MIT has created machine learning algorithms, the MIT collaborative AI Lab, and Tufts University that can design novel proteins with desired structural properties. The researchers implemented an attention-based diffusion model, a form of machine learning model architecture. The algorithms can produce millions of proteins in just a few days, allowing for rapid portfolio growth.
The artificial intelligence model can potentially create novel proteins with improved properties. To make materials with desired mechanical qualities, such as stiffness or elasticity, they created machine-learning algorithms to manufacture proteins with tailored structural features. Materials based on biological inspiration can replace those derived from petroleum or ceramics while leaving significantly less of an environmental impact.
Professor of civil and environmental engineering and mechanical engineering and senior author Markus Buehler says the models’ ability to learn biochemical relationships that control protein formation will allow for creating new proteins that may be useful in novel contexts.
The protein-based material can create wrappings to keep fruits and vegetable fresher longer without compromising their safety for human consumption. The models only take a few days to produce millions of proteins, providing researchers with a wealth of new possibilities to investigate.
“The design space for proteins that have not yet been discovered by nature is so large that it cannot be efficiently organised using pen and paper alone. Instead, you need to decipher the building blocks of life, the amino acids, and the code DNA uses to direct their assembly into proteins. Until we had deep learning, this was impossible,” Buehler explained.
Amino acid chains are folded into three-dimensional structures to make proteins. The protein’s mechanical characteristics are set by the order in which its constituent amino acids are arranged. Even though millions of proteins produced by evolution have been discovered, scientists believe many amino acid sequences have yet to be found.
Two machine-learning models were built to predict new amino acid sequences that fold into proteins that meet structural design targets. Materials with the same mechanical qualities as petroleum- or ceramic-based alternatives but with a lesser carbon impact may be manufactured using the proteins generated.
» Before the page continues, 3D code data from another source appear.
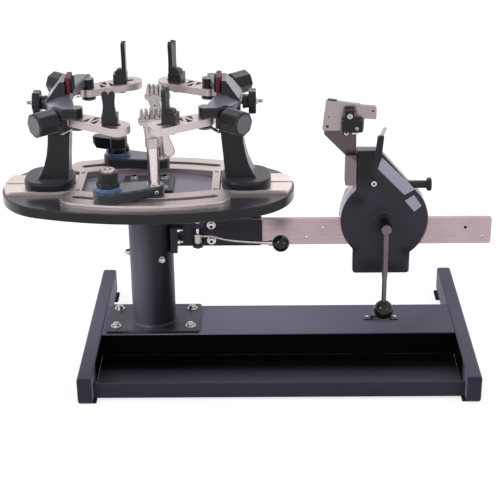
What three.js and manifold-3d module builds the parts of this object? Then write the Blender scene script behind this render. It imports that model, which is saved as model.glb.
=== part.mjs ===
// A table-top racket stringing machine: a sheet-steel base, a column with an oval turntable that holds
// two towers and two fixed clamps, and a rail that carries a crank-driven tension head.
// Millimetres, +Z up, +X along the rail towards the head, +Y away from the operator.
import * as THREE from "three";
import { mergeVertices } from "three/addons/utils/BufferGeometryUtils.js";
import Module from "manifold-3d";

const wasm = await Module();
wasm.setup();

// Clearance between pieces that turn, slide or seat on each other, and the reach of every cut.
const GAP = 0.3;
const OVERRUN = 5;
const WELD = 1e-3;

// Facets of full circles, by how large they are.
const FINE = 24;
const ROUND = 16;
const SMALL = 8;

const stand = {
  footWidth: 24,
  footHeight: 44,
  footLength: 400,
  footRound: 4,
  leftFoot: -98,
  rightFoot: 518,
  padLength: 30,
  padHeight: 4,
  padInset: 6,
  sheet: 3,
  topWidth: 104,
  trayReach: 134,
  lipHeight: 27,
  floorRise: 1,
  bend: 3,
};
stand.top = stand.padHeight + stand.footHeight;

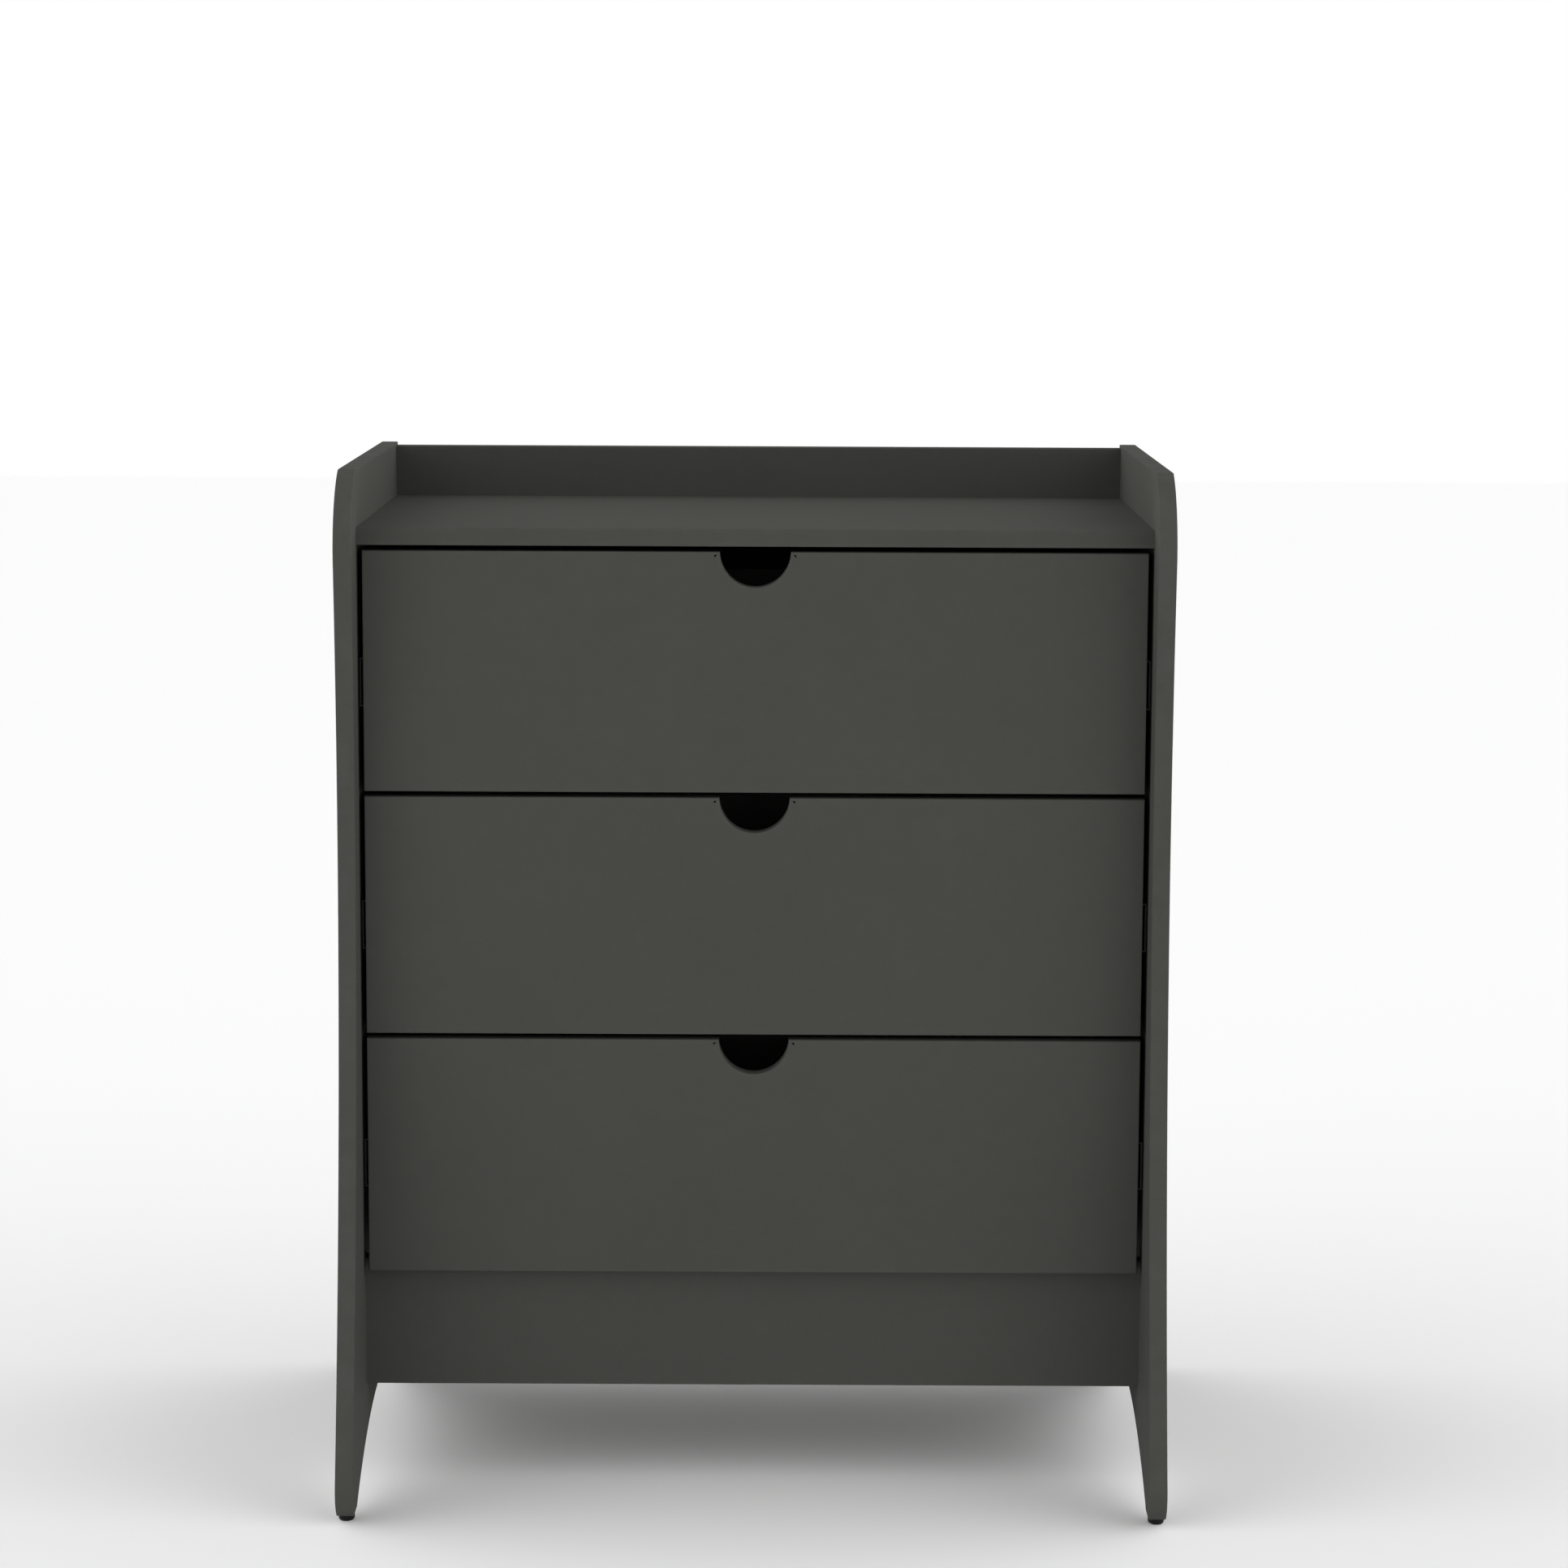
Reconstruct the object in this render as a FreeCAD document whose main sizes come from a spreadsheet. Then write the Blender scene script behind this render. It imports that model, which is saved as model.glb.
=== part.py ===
import FreeCAD, Part
import math
import os
import Sketcher

# A tall bedside chest with three handle-less drawers between two shaped side panels that are also its legs.
# Frame: origin on the floor under the middle, X to the right, -Y to the front, Z up, millimetres.
# Drawer parts are drawn in a drawer's own frame, whose Z starts at the lower edge of that drawer's front.

DIMENSIONS = {
    # carcass
    "cabinet_width": 750,
    "cabinet_depth": 480,
    "cabinet_height": 947,
    "board": 16,
    "edge_round": 0.8,
    # outline of a side panel, seen from the side
    "shoulder_radius": 81,
    "shoulder_level": 874,
    "corner_round": 12,
    "curve_radius": 2390,
    "curve_level": 634,
    "toe_radius": 30,
    "toe_level": 30.5,
    "arch_radius": 390,
    "arch_crown": 65,
    # boards between the side panels
    "top_level": 895,
    "face_setback": 108,
    "rail_top": 944,
    "rail_height": 140,
    "apron_low": 94,
    "apron_high": 214,
    "apron_clearance": 1,
    "stretcher_high": 190,
    "wall_hole_spacing": 500,
    "wall_hole_level": 850,
    "wall_hole_diameter": 5,
    # thin fibreboard and the grooves that hold it
    "sheet_thickness": 3,
    "groove_width": 3.4,
    "groove_depth": 6,
    "groove_play": 0.5,
    # fittings of the carcass
    "cam_diameter": 15,
    "cam_depth": 12.5,
    "cam_backset": 24,
    "cam_bore": 7.2,
    "bolt_diameter": 5,
    "bolt_depth": 11,
    "dowel_diameter": 8,
    "dowel_short": 10,
    "dowel_long": 20,
    "drill_play": 0.5,
    "top_bolt_front": 92,
    "top_bolt_rear": 180,
    "top_dowel_front": 40,
    "top_dowel_rear": 130,
    "rail_dowel_spacing": 220,
    "rail_bolt_low": 840,
    "rail_bolt_high": 920,
    "apron_bolt_low": 120,
    "apron_bolt_high": 190,
    "apron_dowel": 155,
    "stretcher_bolt": 142,
    "stretcher_dowel_low": 110,
    "stretcher_dowel_high": 172,
    # glides
    "glide_height": 7,
    "glide_diameter": 15,
    "glide_front": 217,
    "glide_rear": 222,
    "stem_diameter": 5,
    "stem_start": 3,
    "stem_end": 32,
    # drawer fronts
    "first_front_level": 207,
    "front_height": 219,
    "front_gap": 5,
    "cutout_radius": 32,
    # drawer boxes
    "box_board": 12,
    "box_length": 310,
    "box_height": 150,
    "box_lift": 22,
    "bottom_lift": 12,
    "box_cam_diameter": 12,
    "box_cam_depth": 9.5,
    "box_cam_bore": 5.6,
    "box_bolt_low": 30,
    "box_bolt_high": 120,
    "back_screw_low": 25,
    "back_screw_high": 125,
    "back_screw_length": 40,
    "back_screw_diameter": 4,
    "back_screw_head": 7.6,
    # telescopic slides
    "slide_gap": 13,
    "slide_length": 300,
    "slide_start": 4,
    "slide_level": 97,
    "slide_screw_front": 75,
    "slide_screw_rear": 150,
    "slide_screw_diameter": 3.5,
    "slide_screw_grip": 12,
    "box_screw_diameter": 3,
    "box_screw_grip": 8,
    "web_thickness": 1.2,
    "middle_thickness": 1,
    "outer_half": 22.5,
    "outer_reach": 9.5,
    "outer_lip": 2.3,
    "middle_half": 18.2,
    "middle_near": 3.2,
    "middle_far": 11,
    "inner_half": 14,
    "inner_near": 5.5,
    "access_hole": 10,
    # ball cages
    "ball_line": 6.8,
    "ball_diameter": 2.9,
    "ball_pitch": 24,
    "cage_length": 144,
    "cage_width": 3,
    "cage_thickness": 0.8,
    "cage_play": 4,
}

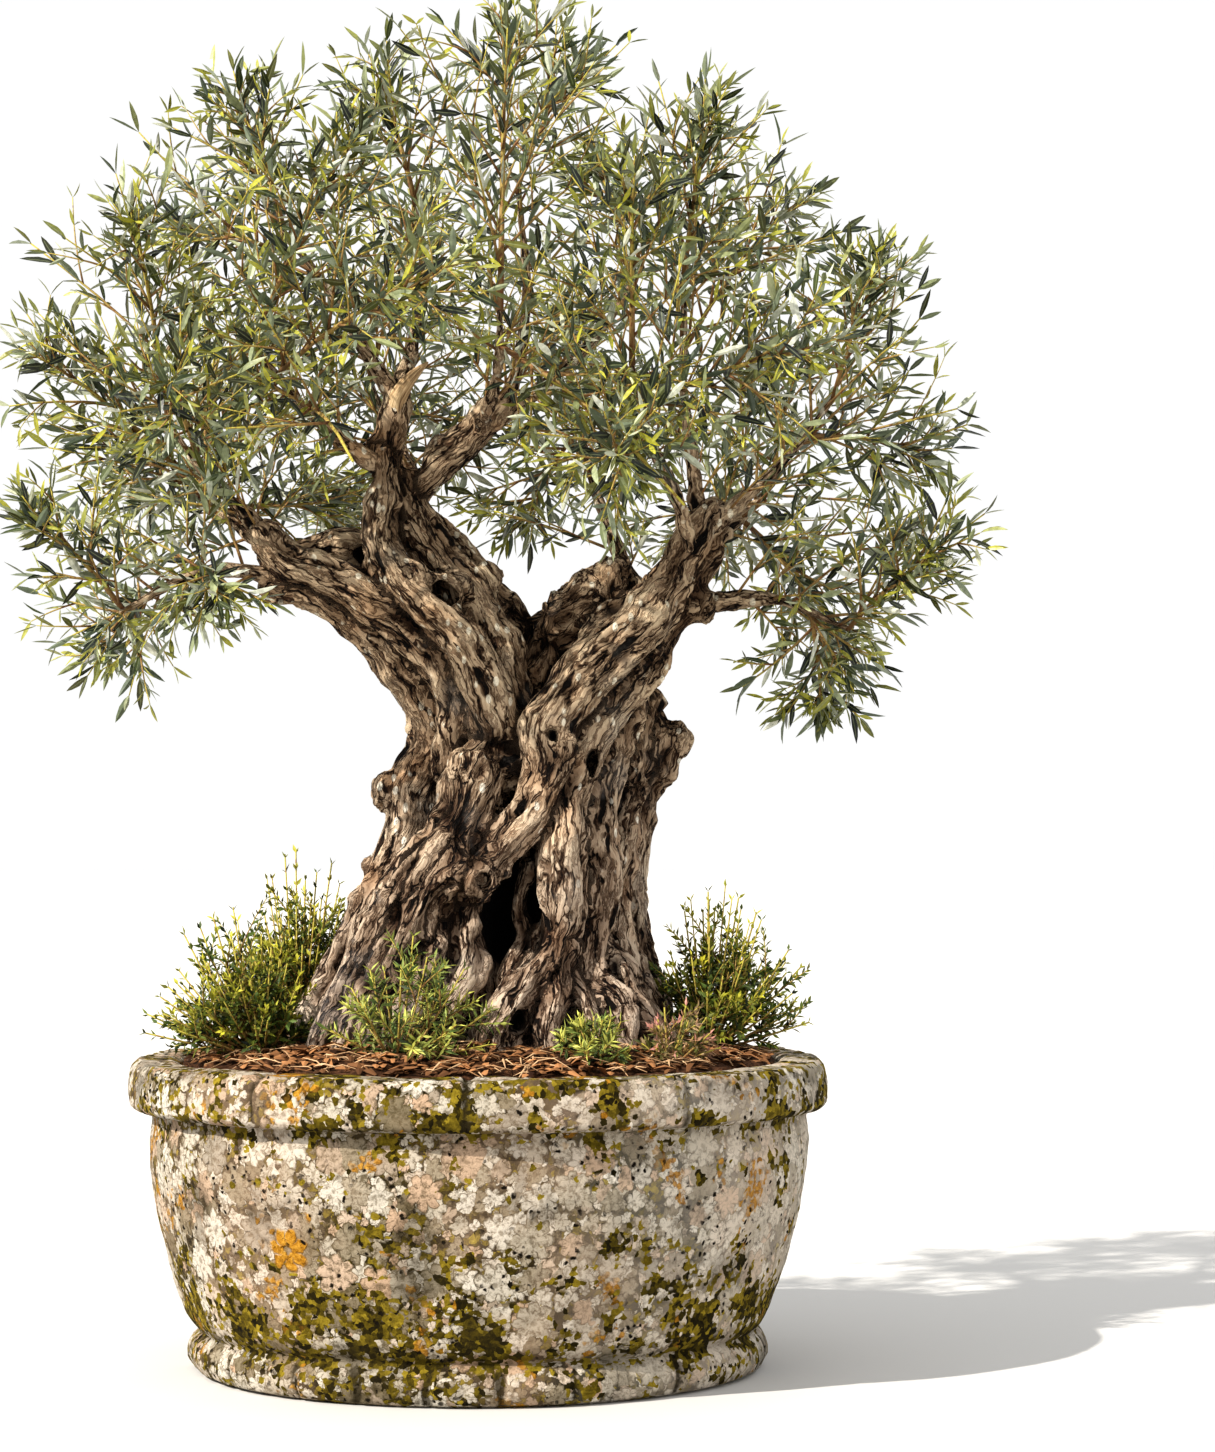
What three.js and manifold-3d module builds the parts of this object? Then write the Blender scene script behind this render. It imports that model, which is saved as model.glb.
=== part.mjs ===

The deep learning algorithms that can make predictions about the 3D structure of a protein given its amino acid sequence have sped up the process of finding new proteins. However, the opposite challenge has proven even more difficult to solve; forecasting a series of amino acid structures that achieve design targets. Buehler and his co-workers were able to take on this challenging problem thanks to a recent development in machine learning: attention-based diffusion models.
Because a single change in a very long amino acid sequence can completely alter the structure of a protein, attention-based models are essential for protein design. Adding noise to training data and then learning to recover the data by removing the noise is how a diffusion model acquires the knowledge to generate new data. Their ability to produce high-quality, realistic data that may be conditioned to satisfy a set of target objectives to meet a design demand is often superior to competing models.
The researchers fed the models physically impossible design targets to check that the projected proteins made sense. The models impressed them by generating the nearest synthesisable answer rather than developing implausible proteins.
The algorithm for learning can detect latent connections in the natural world. Bo Ni, a Postdoc in Buehler’s Laboratory for Atomistic and Molecular Mechanics and the paper’s lead author, explains that this gives them the confidence to claim that the results of their model are realistic.
As the next step, they intend to make some of the new protein designs in the lab to verify them experimentally. After that, they plan to continue expanding and refining the models to create amino acid sequences that fulfil more criteria, such as biological roles.